As a former journalist, Chezzi said she was well aware of how negative some people can be online, and admitted this did weigh heavily on her mind before her first blog was posted.
“I was really nervous. We’ve had a bad run, especially with the media,” she said.
Those fears were unfounded.
“I’ve had the most amazing feedback. I’ve not had any negative feedback whatsoever,” she said.
“The fact that I’m very self-deprecating [in the blog], there’s not a lot to make fun of.”
In the months since her blog was launched, Chezzie feels like she has built an online community of support.
“They tell me how reading this stuff has helped them feel better about themselves,” she said.
Not one to rest on her laurels, Chezzi is already planning her next move – a YouTube channel.
She will host the program, which is due to go live later this year and will target mothers.
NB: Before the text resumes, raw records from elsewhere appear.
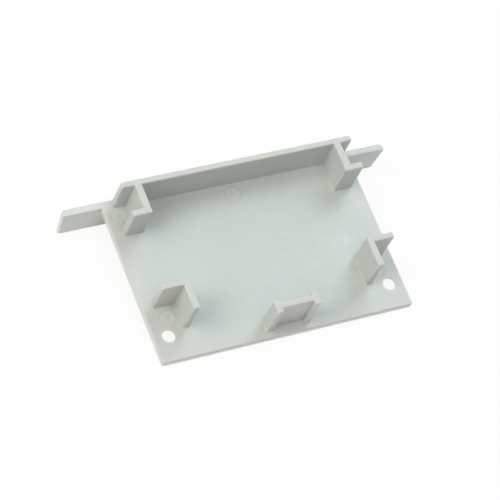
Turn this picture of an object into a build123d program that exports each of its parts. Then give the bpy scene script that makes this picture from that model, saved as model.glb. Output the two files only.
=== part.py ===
# A moulded end cap for a framing profile: a flat face plate with a longer strip along its far
# edge, and clips standing on its inner face that slide into the profile's hollow end.
#
# Millimetres. +X runs along the length, +Y from the screws to the strip, +Z out of the inner face,
# the way the clips stand. The origin is midway between the two screws, on the inner face.

from build123d import *
import os

# Face plate. Depths along Y are counted from its near edge.
PLATE_WIDTH = 70.0
PLATE_THICKNESS = 1.8
PLATE_CORNER_RADIUS = 0.6

# Screw holes, countersunk from the outer face
SCREW_SPACING = 61.9
SCREW_INSET = 6.75
SCREW_HOLE_RADIUS = 1.7
SCREW_HEAD_RADIUS = 3.2
SCREW_HEAD_ANGLE = 90.0

# Edge strip: longer than the plate, and a little shorter along its lower edge than along its top
STRIP_LENGTH_TOP = 91.4
STRIP_LENGTH_BOTTOM = 89.9
STRIP_HEIGHT = 9.3
STRIP_THICKNESS = 1.95
STRIP_BACK_INSET = 45.9
STRIP_TIP_RADIUS = 1.3

# Clips and far wall
CLIP_HEIGHT = 10.3
CLIP_REACH = 32.3
CLIP_EDGE_RADIUS = 0.4
DRAFT_ANGLE = 0.4

FAR_WALL_INSET = 45.25
FAR_WALL_THICKNESS = 1.75

C_CLIP_INNER_X = 26.9
C_CLIP_CROSS_THICKNESS = 2.05
C_CLIP_LIP_INSET = 35.35
C_CLIP_LIP_THICKNESS = 1.95

L_CLIP_INNER_X = 24.7
L_CLIP_NEAR_INSET = 7.9
L_CLIP_FAR_INSET = 16.45
L_CLIP_SIDE_THICKNESS = 1.9
L_CLIP_FAR_THICKNESS = 1.8

BRACKET_HALF_WIDTH = 6.1
BRACKET_NEAR_INSET = 1.7
BRACKET_FAR_INSET = 5.4
BRACKET_POST_THICKNESS = 1.8
BRACKET_WEB_INSET = 2.85
BRACKET_WEB_THICKNESS = 1.95

# Witness marks of the mould's ejector pins: (distance from the middle, inset) of each
EJECTOR_RADIUS = 2.0
EJECTOR_DEPTH = 0.15
EJECTOR_NEAR_CLIP = (29.4, 11.6)
EJECTOR_FAR_CLIP = (31.3, 41.0)
EJECTOR_MIDDLE_INSET = 40.6

# Rounded moulding edges
EDGE_RADIUS = 0.4
ROOT_RADIUS = 0.2

os.makedirs("parts", exist_ok=True)


def from_near_edge(inset):
    """The Y coordinate of a line this far in from the plate's near edge."""
    return inset - SCREW_INSET


def is_clip_side(face):
    """Whether this is one of the upright faces of the clips."""
    return face.center().Z > CLIP_HEIGHT / 4 and abs(face.normal_at().Z) < 0.5


with BuildPart() as end_cap:
    # The face plate runs back under the strip, so that the two are one moulding.
    near_y = from_near_edge(0)
    strip_back_y = from_near_edge(STRIP_BACK_INSET)
    with BuildSketch() as plate_outline:
        with Locations((0, near_y)):
            Rectangle(PLATE_WIDTH, STRIP_BACK_INSET, align=(Align.CENTER, Align.MIN))
        fillet(plate_outline.vertices().group_by(Axis.Y)[0], PLATE_CORNER_RADIUS)
    extrude(amount=-PLATE_THICKNESS)

    # The strip hangs from the inner face's level down past the outer face.
    with BuildSketch(Plane.XZ.offset(-strip_back_y)):
        with BuildLine():
            Polyline(
                (-STRIP_LENGTH_TOP / 2, 0),
                (STRIP_LENGTH_TOP / 2, 0),
                (STRIP_LENGTH_BOTTOM / 2, -STRIP_HEIGHT),
                (-STRIP_LENGTH_BOTTOM / 2, -STRIP_HEIGHT),
                close=True,
            )
        make_face()
    extrude(amount=STRIP_THICKNESS)

    # Its back corners are turned well over at both tips, its front ones only eased.
    strip_inner_y = strip_back_y - STRIP_THICKNESS
    back_edges = end_cap.faces().sort_by(Axis.Y)[-1].edges().sort_by(Axis.X)
    fillet([back_edges[0], back_edges[-1]], STRIP_TIP_RADIUS)
    front_edges = end_cap.edges().filter_by_position(Axis.Y, strip_inner_y - 0.01, strip_inner_y + 0.01)
    front_edges = front_edges.filter_by_position(Axis.Z, -STRIP_HEIGHT, -STRIP_HEIGHT / 3).sort_by(Axis.X)
    fillet([front_edges[0], front_edges[-1]], EDGE_RADIUS)

    # Top edges all round the T-shaped inner face, then the lower edges of the plate and the strip.
    fillet(end_cap.faces().sort_by(Axis.Z)[-1].edges(), EDGE_RADIUS)
    outer_face = end_cap.faces().filter_by(Axis.Z).sort_by(Axis.Z)[1]
    fillet(outer_face.edges().filter_by(lambda edge: edge.center().Y < strip_inner_y - 0.1), EDGE_RADIUS)
    fillet(end_cap.faces().sort_by(Axis.Z)[0].edges(), EDGE_RADIUS)

    # The clips, drawn in plan on the inner face: the far wall with a C clip at each end,
    # an L clip round each screw's corner, and between the screws a bracket: two posts and a web.
    far_outer_y = from_near_edge(FAR_WALL_INSET)
    far_inner_y = far_outer_y - FAR_WALL_THICKNESS
    lip_near_y = from_near_edge(C_CLIP_LIP_INSET)
    lip_far_y = lip_near_y + C_CLIP_LIP_THICKNESS
    cross_outer_x = C_CLIP_INNER_X + C_CLIP_CROSS_THICKNESS
    l_near_y = from_near_edge(L_CLIP_NEAR_INSET)
    l_far_y = from_near_edge(L_CLIP_FAR_INSET)
    l_side_x = L_CLIP_INNER_X + L_CLIP_SIDE_THICKNESS
    bracket_near_y = from_near_edge(BRACKET_NEAR_INSET)
    bracket_far_y = from_near_edge(BRACKET_FAR_INSET)
    web_near_y = from_near_edge(BRACKET_WEB_INSET)
    web_far_y = web_near_y + BRACKET_WEB_THICKNESS
    post_inner_x = BRACKET_HALF_WIDTH - BRACKET_POST_THICKNESS
    with BuildSketch():
        with BuildLine():
            right_half = Polyline(
                (0, far_inner_y),
                (C_CLIP_INNER_X, far_inner_y),
                (C_CLIP_INNER_X, lip_near_y),
                (CLIP_REACH, lip_near_y),
                (CLIP_REACH, lip_far_y),
                (cross_outer_x, lip_far_y),
                (cross_outer_x, far_inner_y),
                (CLIP_REACH, far_inner_y),
                (CLIP_REACH, far_outer_y),
                (0, far_outer_y),
            )
            mirror(right_half, about=Plane.YZ)
        make_face()
        with BuildLine():
            Polyline(
                (L_CLIP_INNER_X, l_near_y),
                (l_side_x, l_near_y),
                (l_side_x, l_far_y - L_CLIP_FAR_THICKNESS),
                (CLIP_REACH, l_far_y - L_CLIP_FAR_THICKNESS),
                (CLIP_REACH, l_far_y),
                (L_CLIP_INNER_X, l_far_y),
                close=True,
            )
        l_clip = make_face()
        mirror(l_clip, about=Plane.YZ)
        with BuildLine():
            half_bracket = Polyline(
                (0, web_far_y),
                (post_inner_x, web_far_y),
                (post_inner_x, bracket_far_y),
                (BRACKET_HALF_WIDTH, bracket_far_y),
                (BRACKET_HALF_WIDTH, bracket_near_y),
                (post_inner_x, bracket_near_y),
                (post_inner_x, web_near_y),
                (0, web_near_y),
            )
            mirror(half_bracket, about=Plane.YZ)
        make_face()
    extrude(amount=CLIP_HEIGHT)

    # Their sides lean in a little, so that the moulding leaves its mould. Outer corners and rims
    # are rounded, and each clip swells slightly where it stands on the plate.
    draft(end_cap.faces().filter_by(is_clip_side), Plane.XY, DRAFT_ANGLE)
    rims = end_cap.faces().group_by(Axis.Z)[-1].edges()
    uprights = end_cap.edges().filter_by(lambda edge: abs(edge.center().Z - CLIP_HEIGHT / 2) < 0.1)
    corners = uprights.filter_by(lambda edge: not edge.is_interior)
    fillet(rims + corners, CLIP_EDGE_RADIUS)
    clip_edges = end_cap.faces().filter_by(is_clip_side).edges()
    fillet(clip_edges.filter_by_position(Axis.Z, -0.001, 0.001), ROOT_RADIUS)

    # Screw holes through the plate, their heads sunk in the outer face
    with Locations(Plane((0, 0, -PLATE_THICKNESS), z_dir=(0, 0, -1))):
        with GridLocations(SCREW_SPACING, 0, 2, 1):
            CounterSinkHole(
                SCREW_HOLE_RADIUS,
                SCREW_HEAD_RADIUS,
                depth=PLATE_THICKNESS,
                counter_sink_angle=SCREW_HEAD_ANGLE,
            )

    # Ejector pin marks, pressed lightly into the inner face
    with BuildSketch():
        for across, inset in (EJECTOR_NEAR_CLIP, EJECTOR_FAR_CLIP):
            with Locations((across, from_near_edge(inset)), (-across, from_near_edge(inset))):
                Circle(EJECTOR_RADIUS)
        with Locations((0, from_near_edge(EJECTOR_MIDDLE_INSET))):
            Circle(EJECTOR_RADIUS)
    extrude(amount=-EJECTOR_DEPTH, mode=Mode.SUBTRACT)

end_cap.part.label = "end_cap"
export_step(end_cap.part, "parts/end_cap.step")
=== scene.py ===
# %% [markdown]
# # A profile end cap, finished in Blender
#
# This cap closes the cut end of a framing profile. It is one moulded piece of
# light grey plastic: a flat plate, a longer strip along one edge, two holes
# for countersunk screws and a set of thin clips that slide into the profile.
#
# Every shape is already in the solid model, so nothing is added to it here.
# The lesson is about what is left: a camera, a floor, soft lamps, and a
# plastic that looks moulded rather than painted.

# %% Load the solid model
import math
import bpy
from mathutils import Matrix, Vector


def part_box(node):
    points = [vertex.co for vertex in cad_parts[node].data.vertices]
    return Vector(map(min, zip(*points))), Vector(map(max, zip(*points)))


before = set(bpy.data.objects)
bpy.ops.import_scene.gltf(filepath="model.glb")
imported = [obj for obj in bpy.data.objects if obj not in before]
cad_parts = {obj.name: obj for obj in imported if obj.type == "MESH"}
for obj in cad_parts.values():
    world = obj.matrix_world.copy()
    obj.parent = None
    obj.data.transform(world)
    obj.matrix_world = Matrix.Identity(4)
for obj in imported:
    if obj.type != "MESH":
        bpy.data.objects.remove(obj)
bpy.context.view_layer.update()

# %% [markdown]
# ## Where things are
#
# The model's origin is midway between the two screw holes, on the inner face
# of the plate. X runs along the cap, Y from the screws to the long strip, and
# Z out of the inner face, the way the clips stand. The model's own box gives
# the outer edges, and three sizes of the moulding give the rest, in metres.

# %% Measure the cap
MM = 0.001
PLATE_LENGTH = 70.0 * MM
PLATE_THICKNESS = 1.8 * MM
STRIP_THICKNESS = 1.95 * MM

cap_low, cap_high = (Vector(corner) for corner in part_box("end_cap"))
near_edge, strip_back = cap_low.y, cap_high.y
strip_bottom, clip_top = cap_low.z, cap_high.z
print("length, depth, height, mm:", [round(v / MM, 2) for v in cap_high - cap_low])
print("the clips stand", round(clip_top / MM, 2), "mm above the inner face")

# %% [markdown]
# ## The camera
#
# The cap is seen from its near left corner and from well above, through a
# long lens, so its edges stay nearly parallel. The camera is also rolled, as
# if it were tipped on its tripod. It is easier to build this from four plain
# steps than from one table of angles: stand back from a point on the plate,
# go round, go up, then roll. The numbers for the steps weren't set by eye:
# they are the answer of a fit that ran outside this script, rounded.

# %% The camera
LENS = 179.36                # mm
SENSOR_WIDTH = 36.0          # mm
AIM = Vector((-1.66, 17.59, 0.0)) * MM
CAMERA_DISTANCE = 626.31 * MM
CAMERA_AZIMUTH = -48.314     # degrees, as are the next two
CAMERA_ELEVATION = 57.092
CAMERA_ROLL = 30.675


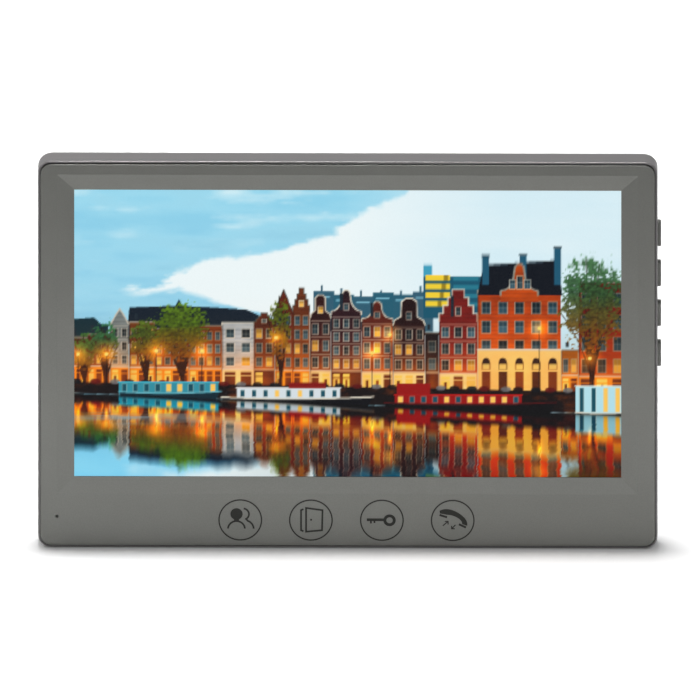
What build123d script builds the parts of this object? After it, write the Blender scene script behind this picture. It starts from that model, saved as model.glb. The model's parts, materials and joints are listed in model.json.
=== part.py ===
from build123d import *
from math import cos, radians, sin, tan
import os

os.makedirs("parts", exist_ok=True)

# A wall-mounted seven-inch video intercom monitor on its hook bracket.
# Millimetres, +Z up, the front looks along -Y and +X is the viewer's right.
# The origin is on the wall, in the middle of the bracket's screw pattern.
# A "depth" is a distance in front of the wall, so depth 21 is the plane y = -21.

# Case
CASE_WIDTH = 175.0
CASE_HEIGHT = 116.0
CASE_CORNER = 3.6
CASE_BACK = 1.6
LIP_FRONT = 20.7
SHOULDER = 14.6
SHOULDER_RADIUS = 7.0
TAPER_ANGLE = 50.0
CORNER_GROWTH = 0.9
WALL = 2.0
LIP = 0.5
SHELL_BACK = CASE_BACK + WALL
WALL_FACE = CASE_WIDTH / 2 - WALL

# Front cover
PANEL_FRONT = 21.0
PANEL_BACK = 19.0
SIDE_GAP = 0.2
TOP_GAP = 0.4
PANEL_WIDTH = CASE_WIDTH - 2 * (LIP + SIDE_GAP)
PANEL_TOP = CASE_HEIGHT / 2 - LIP - TOP_GAP
PANEL_BOTTOM = -CASE_HEIGHT / 2 + LIP + SIDE_GAP
PANEL_HEIGHT = PANEL_TOP - PANEL_BOTTOM
PANEL_MIDDLE = (PANEL_TOP + PANEL_BOTTOM) / 2
PANEL_CORNER = 3.1
WINDOW_WIDTH = 154.5
WINDOW_HEIGHT = 86.2
WINDOW_MIDDLE = 6.15
BEVEL_WIDTH = 4.8
BEVEL_DEPTH = 0.85
POCKET_FLOOR = 19.75

# Screen module
LCD_FRONT = 19.5
LCD_BACK = 13.9
LCD_LEFT = -83.0
LCD_RIGHT = 79.5
LCD_BOTTOM = -43.5
LCD_TOP = 53.7
LCD_SHEET = 0.4
GLASS_BACK = 18.2
GLASS_EDGE = 1.6
LCD_MIDDLE = ((LCD_LEFT + LCD_RIGHT) / 2, (LCD_BOTTOM + LCD_TOP) / 2)
LCD_WIDTH = LCD_RIGHT - LCD_LEFT
LCD_HEIGHT = LCD_TOP - LCD_BOTTOM

# Touch keys along the bottom edge
KEY_XS = (-30.35, -10.4, 9.65, 29.65)
KEY_ROW = -49.6
RING_RADIUS = 6.0
RING_LINE = 0.38
PRINT_HEIGHT = 0.06
TOUCH_BOARD = 16.4
TOUCH_BOARD_THICK = 1.0
TOUCH_ROW = -50.0
TOUCH_POSTS = [(-41.0, TOUCH_ROW), (41.0, TOUCH_ROW)]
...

“I’ll be talking to mums and being open. I want to make it real; it’ll be a group of mums sitting around. It’ll be honest and informative,” she said.
“There’s a lot of people out there who are frightened to ask for help and hopefully this [her YouTube channel] will help.”
Until then, Chezzi’s a regular Joe (as she calls herself) who has got a lot on her plate and will keep blogging about it.
“I don’t just know about being a mum, I’m also a wannabe farmer and a wife,” she said.